(Written exercise) Begin with the line that contains "the whole footprint.", end with the line that contains "obj.matrix_parent_inverse = Matrix.Identity(4)", and extract exactly that stretch of lines.

(Available data)
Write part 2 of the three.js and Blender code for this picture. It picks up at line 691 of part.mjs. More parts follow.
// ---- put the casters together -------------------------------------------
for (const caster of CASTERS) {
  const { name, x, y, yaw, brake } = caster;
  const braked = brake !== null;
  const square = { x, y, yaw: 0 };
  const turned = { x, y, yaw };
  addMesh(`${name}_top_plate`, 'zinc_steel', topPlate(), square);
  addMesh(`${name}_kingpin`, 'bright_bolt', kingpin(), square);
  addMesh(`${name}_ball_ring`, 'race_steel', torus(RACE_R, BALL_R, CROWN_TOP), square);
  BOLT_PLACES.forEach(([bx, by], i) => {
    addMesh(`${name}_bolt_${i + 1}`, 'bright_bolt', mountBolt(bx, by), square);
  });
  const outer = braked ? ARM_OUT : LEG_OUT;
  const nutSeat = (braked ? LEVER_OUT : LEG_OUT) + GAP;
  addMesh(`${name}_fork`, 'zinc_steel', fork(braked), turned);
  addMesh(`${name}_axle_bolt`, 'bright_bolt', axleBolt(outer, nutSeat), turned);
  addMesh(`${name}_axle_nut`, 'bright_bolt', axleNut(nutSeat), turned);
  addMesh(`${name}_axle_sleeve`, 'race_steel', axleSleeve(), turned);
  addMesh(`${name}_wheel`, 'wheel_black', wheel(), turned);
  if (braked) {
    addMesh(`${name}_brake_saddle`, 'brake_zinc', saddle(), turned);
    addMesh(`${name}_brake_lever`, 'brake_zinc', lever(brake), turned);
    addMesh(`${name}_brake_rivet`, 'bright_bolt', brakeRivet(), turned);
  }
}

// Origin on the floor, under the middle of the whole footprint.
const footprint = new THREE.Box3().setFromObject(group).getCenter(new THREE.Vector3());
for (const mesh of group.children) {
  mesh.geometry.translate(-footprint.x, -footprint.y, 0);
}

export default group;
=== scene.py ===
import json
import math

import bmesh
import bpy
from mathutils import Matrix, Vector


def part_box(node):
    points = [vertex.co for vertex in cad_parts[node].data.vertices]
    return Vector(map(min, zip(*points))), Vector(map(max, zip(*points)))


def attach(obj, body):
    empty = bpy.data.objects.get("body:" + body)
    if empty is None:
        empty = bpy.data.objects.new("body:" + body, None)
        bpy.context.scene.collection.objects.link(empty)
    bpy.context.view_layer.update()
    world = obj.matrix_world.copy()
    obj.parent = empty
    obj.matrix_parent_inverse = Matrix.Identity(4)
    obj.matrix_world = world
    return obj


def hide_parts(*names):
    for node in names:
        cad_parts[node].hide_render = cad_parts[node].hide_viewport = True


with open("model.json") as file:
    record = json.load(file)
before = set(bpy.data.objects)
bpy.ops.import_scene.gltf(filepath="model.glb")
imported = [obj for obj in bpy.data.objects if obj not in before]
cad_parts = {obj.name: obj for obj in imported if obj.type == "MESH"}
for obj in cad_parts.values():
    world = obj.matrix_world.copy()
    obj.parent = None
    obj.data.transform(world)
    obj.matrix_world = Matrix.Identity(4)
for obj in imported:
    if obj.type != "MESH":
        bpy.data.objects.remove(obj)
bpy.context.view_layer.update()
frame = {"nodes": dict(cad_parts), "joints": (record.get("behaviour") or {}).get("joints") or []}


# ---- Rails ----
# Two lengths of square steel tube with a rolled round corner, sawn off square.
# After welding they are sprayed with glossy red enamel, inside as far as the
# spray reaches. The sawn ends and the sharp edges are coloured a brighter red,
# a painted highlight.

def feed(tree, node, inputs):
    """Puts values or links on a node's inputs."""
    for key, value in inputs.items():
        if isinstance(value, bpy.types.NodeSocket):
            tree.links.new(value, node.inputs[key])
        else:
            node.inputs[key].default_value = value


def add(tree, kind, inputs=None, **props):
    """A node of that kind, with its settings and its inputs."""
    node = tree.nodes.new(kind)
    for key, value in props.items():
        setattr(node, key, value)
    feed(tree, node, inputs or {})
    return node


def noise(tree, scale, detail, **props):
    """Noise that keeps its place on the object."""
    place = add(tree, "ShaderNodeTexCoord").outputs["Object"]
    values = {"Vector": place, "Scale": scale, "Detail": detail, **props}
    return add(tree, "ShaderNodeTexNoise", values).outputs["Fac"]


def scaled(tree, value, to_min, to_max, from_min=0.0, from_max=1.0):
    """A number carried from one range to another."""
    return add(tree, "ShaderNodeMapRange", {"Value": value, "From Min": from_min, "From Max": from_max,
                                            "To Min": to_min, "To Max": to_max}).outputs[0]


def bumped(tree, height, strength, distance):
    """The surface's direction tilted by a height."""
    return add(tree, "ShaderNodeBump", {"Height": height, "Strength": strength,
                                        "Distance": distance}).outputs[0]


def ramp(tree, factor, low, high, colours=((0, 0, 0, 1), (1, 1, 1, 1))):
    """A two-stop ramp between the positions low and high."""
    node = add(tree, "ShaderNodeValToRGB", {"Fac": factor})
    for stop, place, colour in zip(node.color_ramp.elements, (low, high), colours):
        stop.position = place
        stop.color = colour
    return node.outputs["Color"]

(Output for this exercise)
// Origin on the floor, under the middle of the whole footprint.
const footprint = new THREE.Box3().setFromObject(group).getCenter(new THREE.Vector3());
for (const mesh of group.children) {
  mesh.geometry.translate(-footprint.x, -footprint.y, 0);
}

export default group;
=== scene.py ===
import json
import math

import bmesh
import bpy
from mathutils import Matrix, Vector


def part_box(node):
    points = [vertex.co for vertex in cad_parts[node].data.vertices]
    return Vector(map(min, zip(*points))), Vector(map(max, zip(*points)))


def attach(obj, body):
    empty = bpy.data.objects.get("body:" + body)
    if empty is None:
        empty = bpy.data.objects.new("body:" + body, None)
        bpy.context.scene.collection.objects.link(empty)
    bpy.context.view_layer.update()
    world = obj.matrix_world.copy()
    obj.parent = empty
    obj.matrix_parent_inverse = Matrix.Identity(4)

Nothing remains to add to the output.